The RS-232 Standard Covers:

  • The RS-232 defines the characteristics of the electrical signal transmitted across the port including the likes of the timing, signaling rate, voltage level, voltage withstand level, capacitance, as well as short circuit behavior
  • It also defines the mechanical characteristics of the interface as well as the connectors and pin identification
  • It will cover the function of each of the circuits on the interface connector
  • It will also describe the standard subsets of interface circuits for selected telecom applications

 

RS-232 Applications

 

When it was first introduced, the RS-232 standard was only meant to allow a connection and data communication between a computer terminal and a modem. Now, however, we observe that this standard is being used across the board for multiple applications and purposes.
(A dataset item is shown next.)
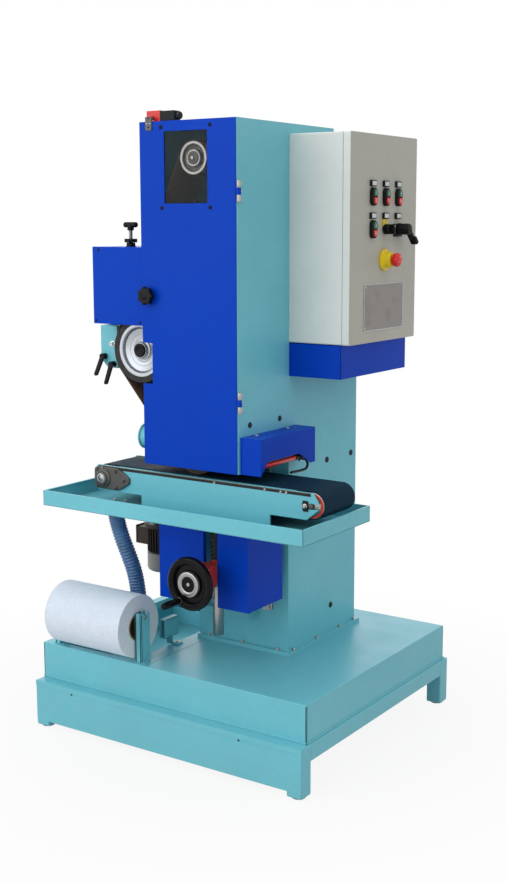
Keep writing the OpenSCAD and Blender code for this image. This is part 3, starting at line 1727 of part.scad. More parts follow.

It has been used to connect devices such as printers and other hardware. Its use became especially prevalent and widespread with the introduction of Personal Computers. Most PCs, you will find, will already have an RS 232 serial port regardless of whether or not you are looking for one in your system.

RS232 protocol

Figure 1: RS-232 transition frame

 

Despite now having decreased use in personal computers as is explained below, RS 232 ports are still preferred and widely used in scientific instruments as well as industrial level machinery and equipment where all that the network system needs is a short range low speed wire connection to transmit some data.

 

RS-232 Drawbacks

 

While it may be one of the most popular choices due to its easy use and availability, there are also a few disadvantages associated with the use of this protocol. To begin with, the RS-232 standard allows for only a very limited cable length to be used as defined by its specifications. This length is topped off at a maximum of 50 feet, going beyond which is not recommended.

 

On another note, as you may have noticed, RS-232 is a single ended standard, meaning there is only one route using which signals are sent as well as received. This may directly translate into interference between signals and unnecessary noise production.

 

Another one of the downsides is that you will find that you can only connect one device per serial port, meaning you cannot delve in multi-point usage and multi drops.

 

When it comes to comparing the parameters and characteristics of the RS-232 standard with that of other standards such as the RS-422, RS-485, and the Ethernet, the former also has relatively slower transmission speeds, shorter cable lengths, as well as larger voltage swings.

 

Due to the larger voltage swings, the standard tends to increase the power consumption across the interface and limits the speed of the network.

 

Because of the disadvantages that are associated with the use of RS-232 standard serial ports, we have mostly switched to USB ports which is why the incidence of coming across an RS-232 port in a newer computer system is becoming more and more rare. As such, if you have a device that follows the RS232 standard and wish to connect it to your computer that does not have an inbuilt RS-232 port, you will have to find yourself an external USB to RS-232 converter or an internal expansion card with a serial port.